There is empirical evidence for my theory: I drive out into the country looking for odds and sods, camping out under the stars to keep costs down, and the bargains can be had out along the Condamine, where the tentacles of the Access Age haven’t yet spread, (those government policies again) and the old values hold sway. A man can make about a third of a living with the booty gleaned from the dusty plains. But that won’t last as broadband creeps across the land, and a noble tradition of bargain recycling will fade away, as will the quality of the weekend market. Think of the great cities of the world and their flea-markets, it’s on the way out here, I can tell you, and will go the way of the Rabbit-oh and the milkman.

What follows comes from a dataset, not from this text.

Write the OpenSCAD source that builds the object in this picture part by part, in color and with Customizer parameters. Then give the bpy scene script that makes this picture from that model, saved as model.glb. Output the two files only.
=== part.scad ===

Progress eh? What’s it really worth?
I reckon the op-shop as we knew it is dead, I don’t know about Sydney, but in Nth NSW and Qld they no longer seem to see themselves as providing cheap clothes and goods for the poor.
I should declare an interest here, I am a “market trader’, (in the medieval sense) and being on the post-industrial scrap heap without super, sell clothes books etc at weekend markets rather than suffer the indignities of the dole office.

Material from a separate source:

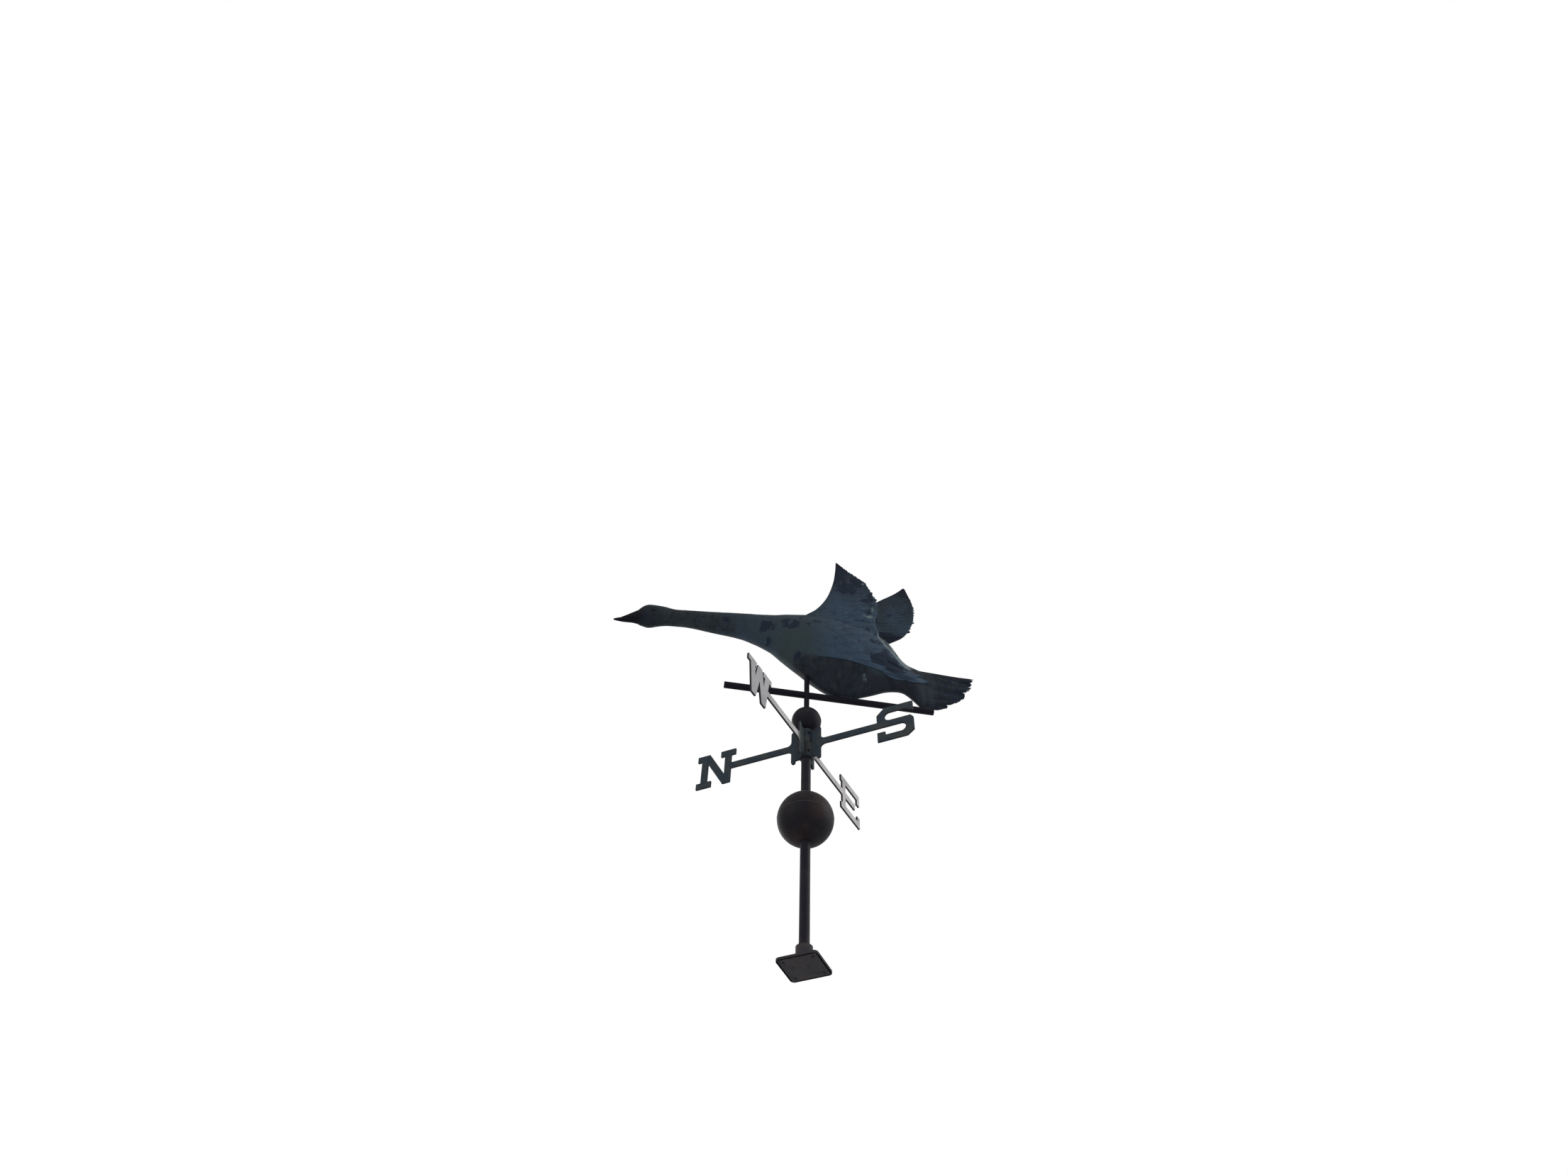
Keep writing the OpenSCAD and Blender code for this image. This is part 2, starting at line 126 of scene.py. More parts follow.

It is now becoming impossible to find those knick-knacks for 2 bux you can flog for 5, or the good jacket for 10 you can get 25 for. Brisbane is ridiculous, your corner op-shop there has anything “retro” going for 15-20 bux, and anything else older than the cheap Chinese invasion of the 90’s goes straight to the antique shops or is priced higher than King St Newtown.
I live in Murwillumbah, where I can assure you I haven’t seen a BMW for years, yet the local Sally’s thinks nothing of asking 120 bux for a beat-up suit that still has the original K-mart price tag inside saying $89.95, and prices are generally 5 times higher than they were 3 years ago.
And don’t get me going on hats…once upon a time a “bookie’s hat” could be picked up for 5 bux, but since rap stars started sporting them, it’s not uncommon to see them for 45 bux …at an op-shop!
Now I know this appears to be sour grapes at what is just basic market forces determining things, and the argument is no doubt valid that the higher prices mean more funds to take up the charity shortfall due to those same ideas holding sway at government level, but the system as it worked before benefited all. Now it’s being sharply targeted at the wealthy at the expense of those who don’t quite need food parcels, and the working poor.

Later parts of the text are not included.